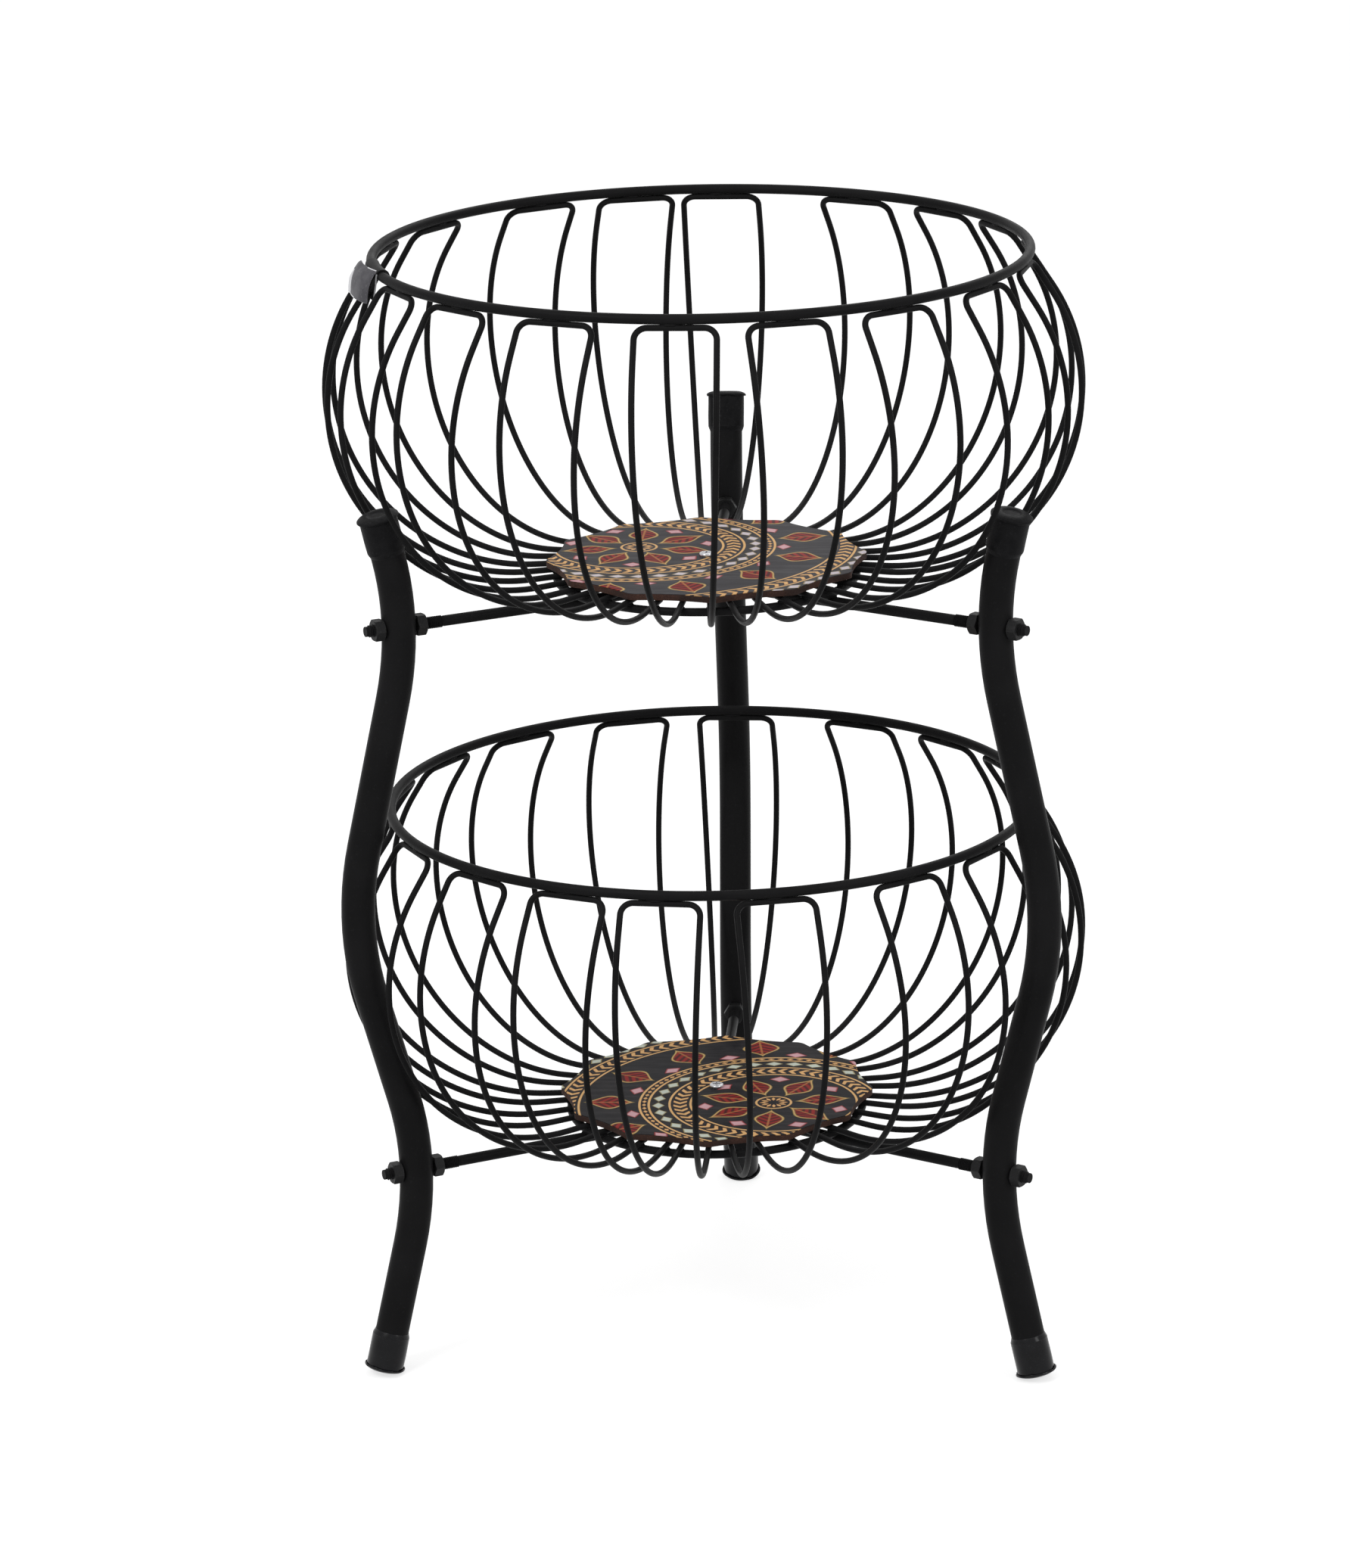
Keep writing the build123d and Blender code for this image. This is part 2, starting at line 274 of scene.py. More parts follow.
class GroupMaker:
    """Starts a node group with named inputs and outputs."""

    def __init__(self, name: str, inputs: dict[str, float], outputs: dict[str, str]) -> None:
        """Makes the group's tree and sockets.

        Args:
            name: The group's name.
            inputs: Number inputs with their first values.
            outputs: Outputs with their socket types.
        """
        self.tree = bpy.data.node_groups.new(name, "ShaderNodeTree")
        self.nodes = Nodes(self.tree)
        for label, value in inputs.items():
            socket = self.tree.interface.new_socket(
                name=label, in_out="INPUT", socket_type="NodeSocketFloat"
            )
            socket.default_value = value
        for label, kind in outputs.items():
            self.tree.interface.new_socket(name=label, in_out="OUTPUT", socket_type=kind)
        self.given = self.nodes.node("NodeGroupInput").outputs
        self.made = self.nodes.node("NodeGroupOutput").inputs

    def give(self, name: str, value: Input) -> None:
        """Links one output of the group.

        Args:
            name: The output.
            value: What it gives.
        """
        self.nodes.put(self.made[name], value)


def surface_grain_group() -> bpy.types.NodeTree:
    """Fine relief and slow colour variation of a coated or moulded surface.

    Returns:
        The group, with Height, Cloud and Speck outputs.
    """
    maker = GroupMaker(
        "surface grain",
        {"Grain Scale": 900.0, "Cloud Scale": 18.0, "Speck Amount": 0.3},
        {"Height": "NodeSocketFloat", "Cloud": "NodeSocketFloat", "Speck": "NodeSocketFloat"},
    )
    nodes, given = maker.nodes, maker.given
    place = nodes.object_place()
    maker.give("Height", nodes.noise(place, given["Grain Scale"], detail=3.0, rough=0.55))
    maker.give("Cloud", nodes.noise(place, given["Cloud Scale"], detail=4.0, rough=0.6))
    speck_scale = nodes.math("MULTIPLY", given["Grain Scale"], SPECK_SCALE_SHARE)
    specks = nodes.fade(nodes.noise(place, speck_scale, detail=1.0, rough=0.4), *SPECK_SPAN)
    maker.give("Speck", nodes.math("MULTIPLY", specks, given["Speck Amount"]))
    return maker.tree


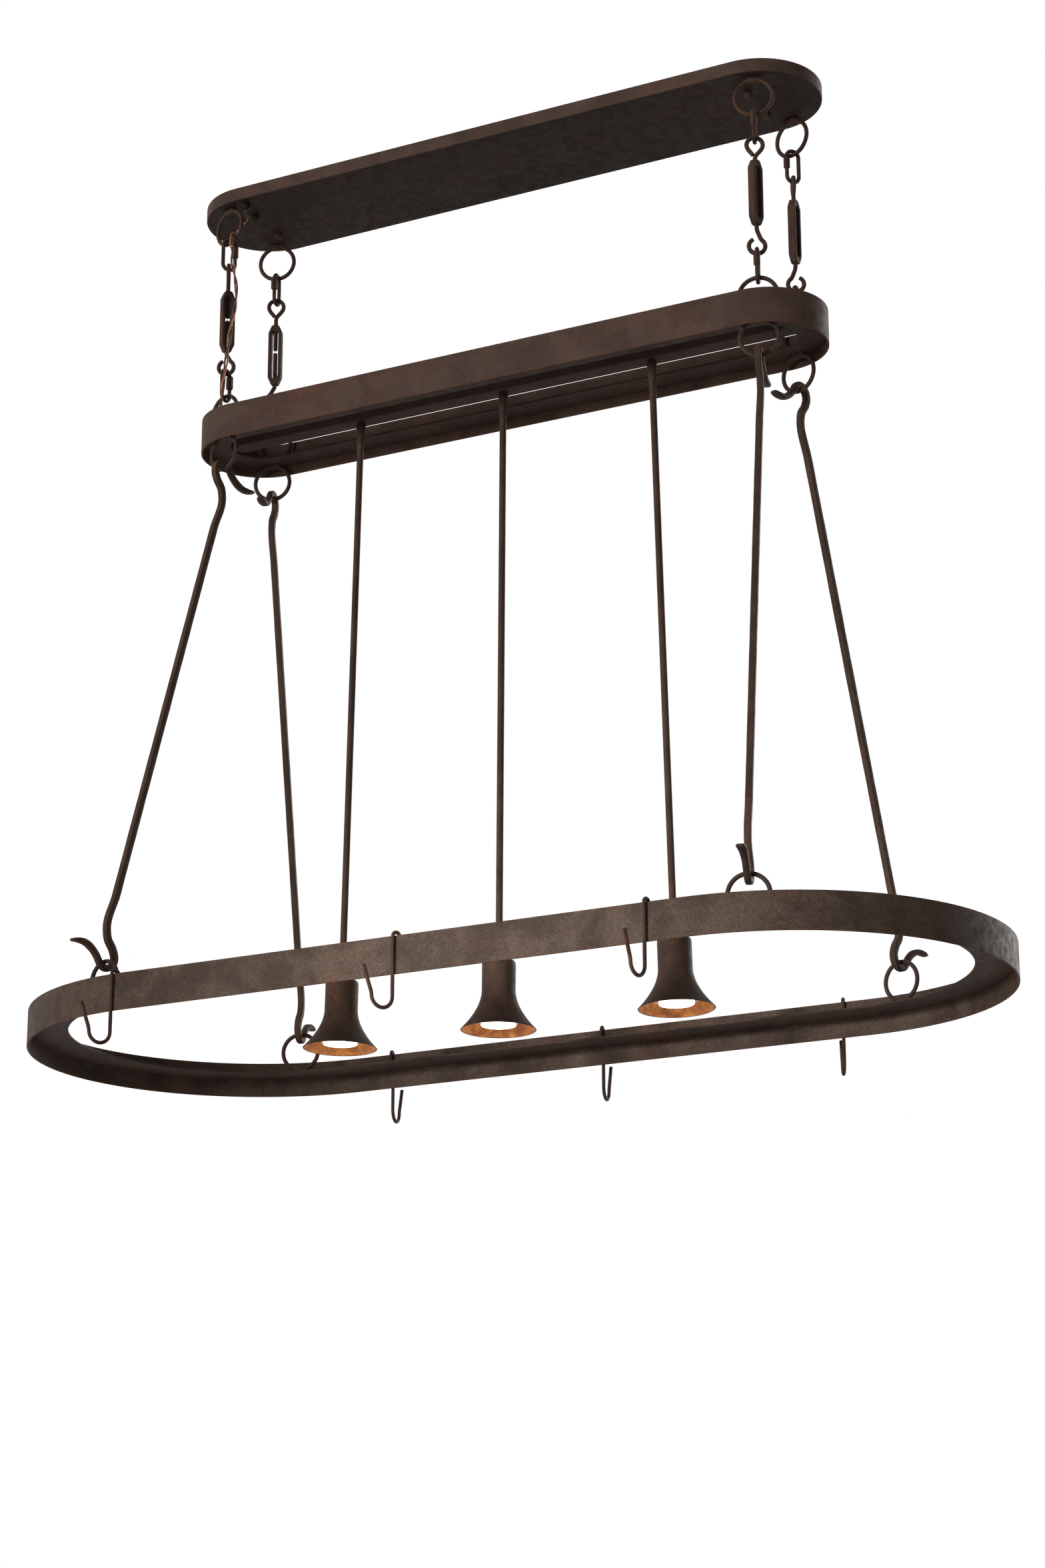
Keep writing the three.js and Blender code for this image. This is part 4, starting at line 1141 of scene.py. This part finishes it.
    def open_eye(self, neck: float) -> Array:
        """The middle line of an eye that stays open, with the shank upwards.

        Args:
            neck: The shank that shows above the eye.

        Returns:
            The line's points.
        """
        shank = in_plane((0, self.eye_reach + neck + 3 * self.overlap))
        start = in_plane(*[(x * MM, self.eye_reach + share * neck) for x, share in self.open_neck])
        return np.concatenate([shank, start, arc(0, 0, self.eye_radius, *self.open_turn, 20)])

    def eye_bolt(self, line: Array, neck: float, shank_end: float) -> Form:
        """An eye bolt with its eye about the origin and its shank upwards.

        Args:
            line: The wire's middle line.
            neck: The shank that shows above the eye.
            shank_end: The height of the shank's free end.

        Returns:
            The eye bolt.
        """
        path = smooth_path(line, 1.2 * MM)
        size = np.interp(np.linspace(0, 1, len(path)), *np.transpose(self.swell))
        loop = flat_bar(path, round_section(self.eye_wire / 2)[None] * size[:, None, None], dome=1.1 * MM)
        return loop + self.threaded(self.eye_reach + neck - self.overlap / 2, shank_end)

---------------

- _Do this_:
Stop after the line containing "tree and sockets.": print exactly the lines from the start of the entries above up to it, that line included.

- _Correct response_:
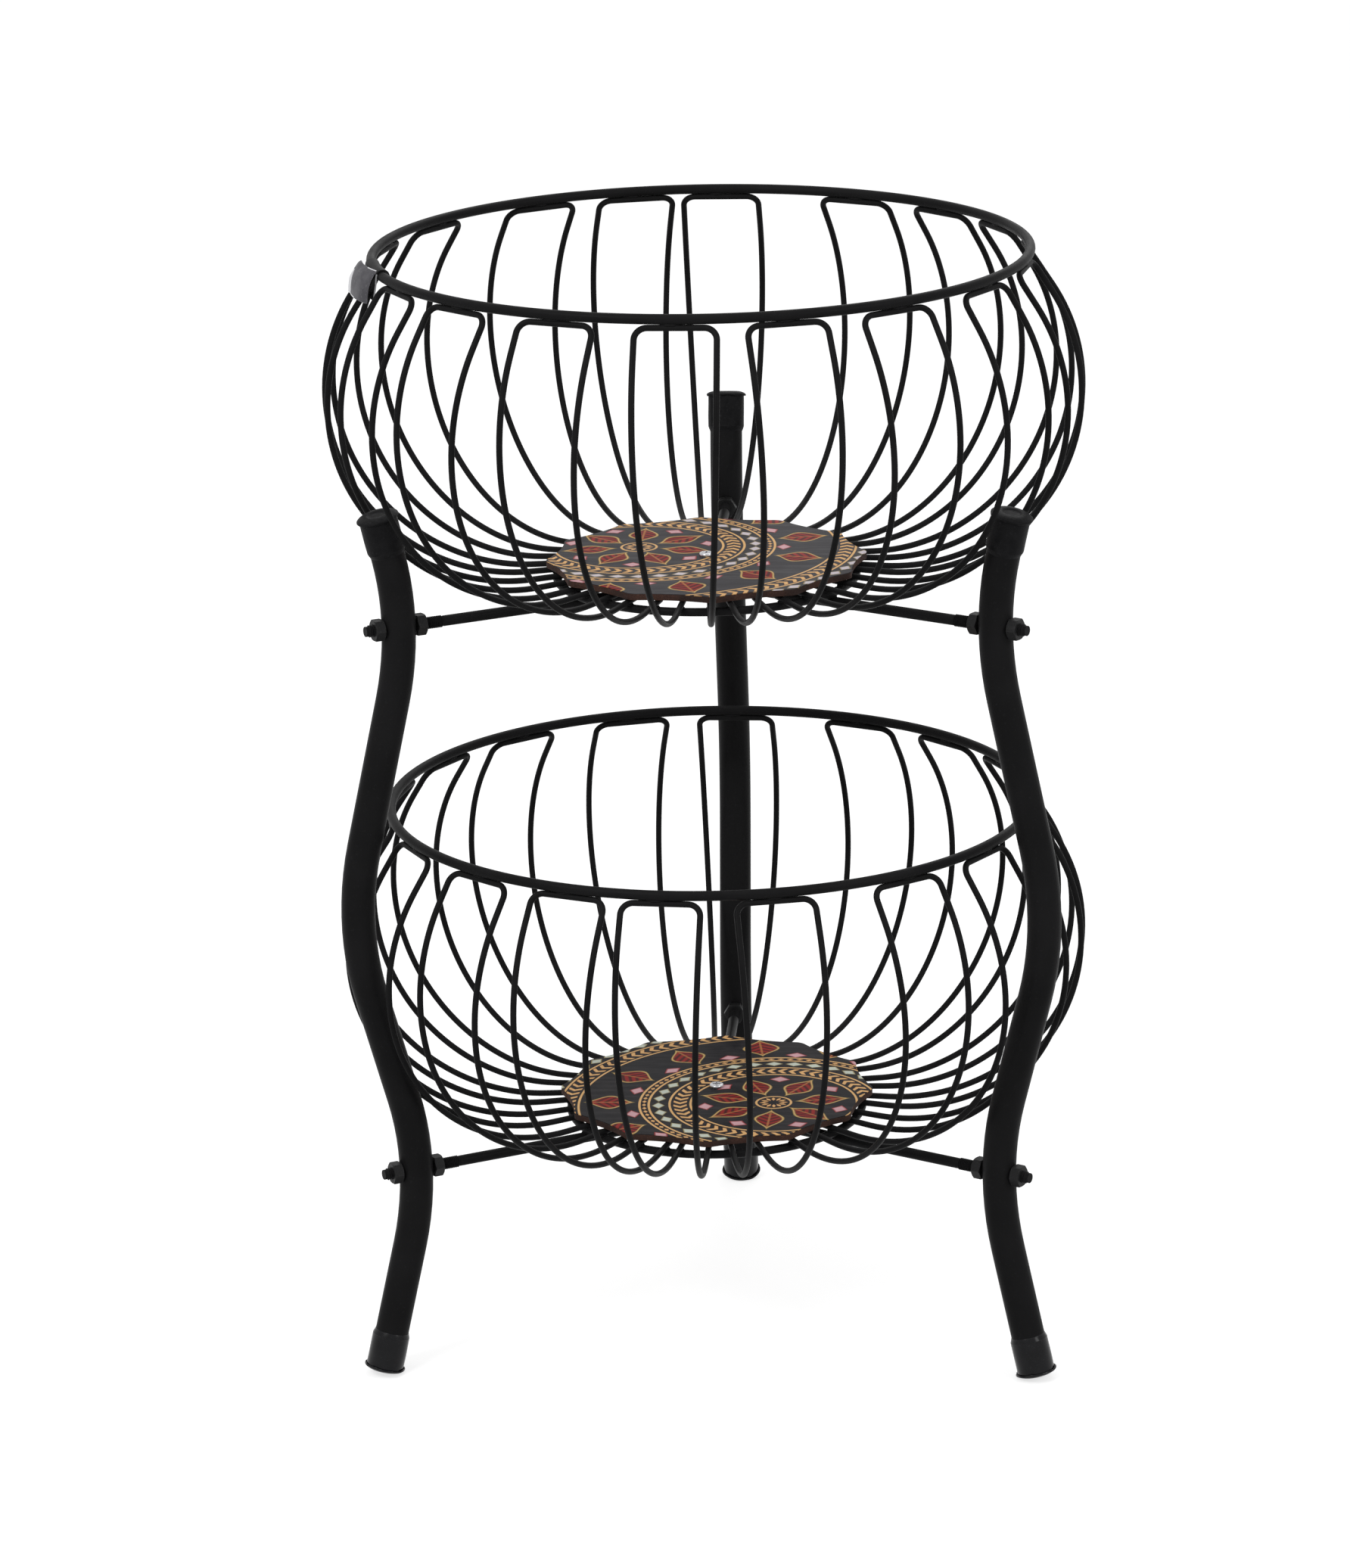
Keep writing the build123d and Blender code for this image. This is part 2, starting at line 274 of scene.py. More parts follow.
class GroupMaker:
    """Starts a node group with named inputs and outputs."""

    def __init__(self, name: str, inputs: dict[str, float], outputs: dict[str, str]) -> None:
        """Makes the group's tree and sockets.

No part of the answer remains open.